1923 would prove to be another costly year for those charged with enforcing alcohol laws.  On
February 25th Deputy Commissioner T. E. Rutheford was shot and killed while raiding a still in
Wyoming County.  And Prohibition Officer Mose Elswick was shot and killed while raiding a still in
Kanawha County on September 23rd.




















West Virginia State Police and some confiscated stills outside the Mingo County Courthouse.



By now the West Virginia State Police were fully operational and having an impact.  They would also
have to do their share of enforcing the Yost Law.  And again, it would be costly.

On Friday, October 22, 1926, state troopers were led to a still near Richwood by a 13 year old boy.  At
daylight Saturday the moonshiners spotted the troopers and opened fire.  The troopers wounded two of
the operators and captured the still.  The wounded were taken into custody and the troopers left.  







                                                 Private James L. Lowe

When they returned to the still later that evening they were ambushed.  Private Lowe was struck
several times and would die five days later without ever regaining consciousness.

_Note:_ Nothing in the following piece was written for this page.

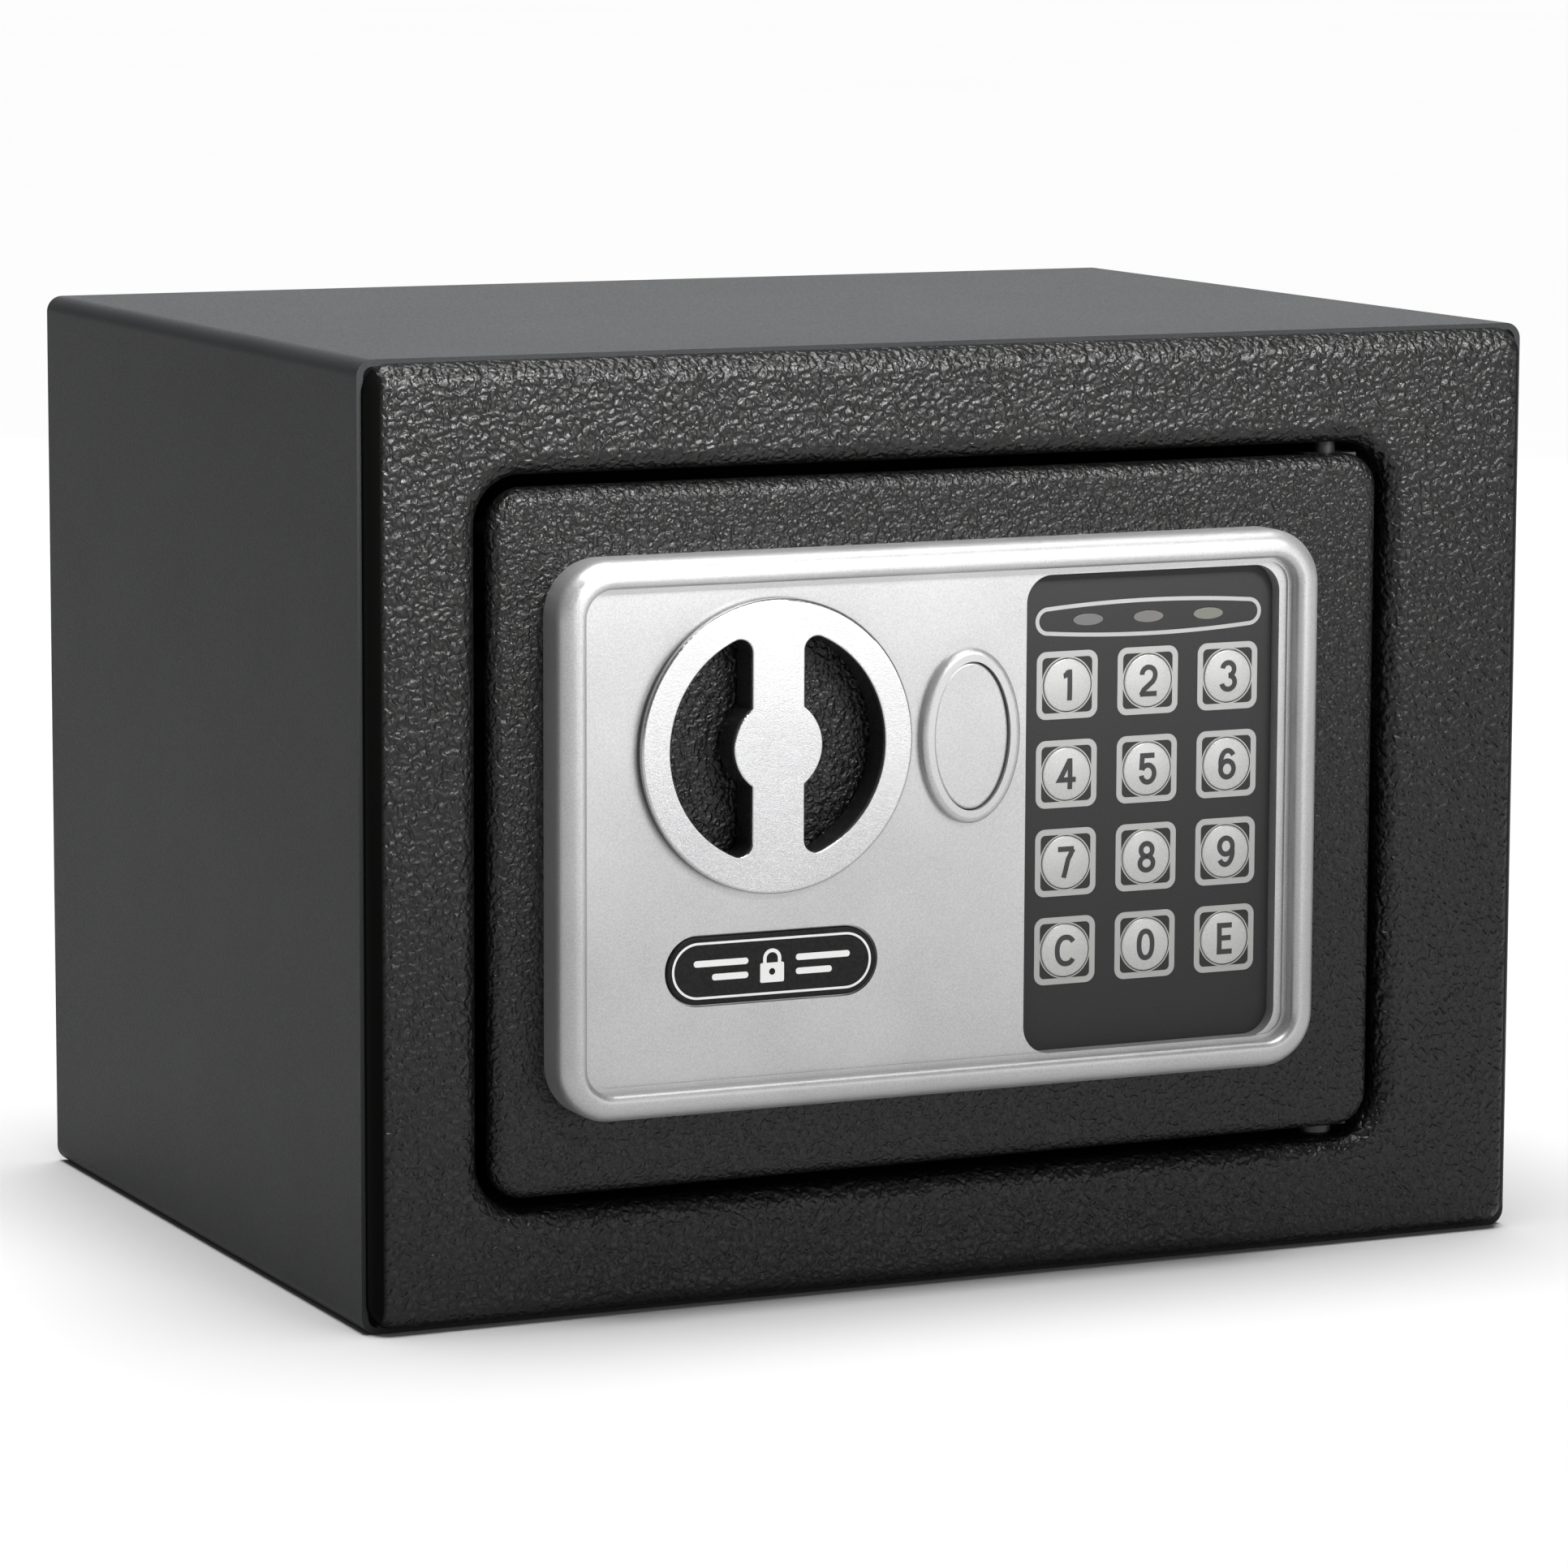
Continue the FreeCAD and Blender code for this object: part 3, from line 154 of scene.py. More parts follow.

I’m sure there were many reasons why someone would choose to become a prohibition officer during
such a violent time as this.  Some may have craved the excitement.  Some may have liked the idea of a
steady paycheck.  Some may have believed it was a cause worth fighting for.

Gus Simmons was a farmer.  That was his life.  It was who he was.  But when his son was given illegal
liquor my moonshiners, Gus decided it was time to change professions.  That’s when he became a
prohibition officer.







                                          Prohibition Officer Gus Simmons

His career would come to an abrupt end on Monday, July 11, 1927.  He and three other officers were
searching for a still in Wyoming County when they were ambushed by several members of one family.  
Officer Simmons was shot and killed.

Several other officers would die before Prohibition was ended here in 1934.  Then, with the stroke of a
pen, the law that so many had died enforcing was no more.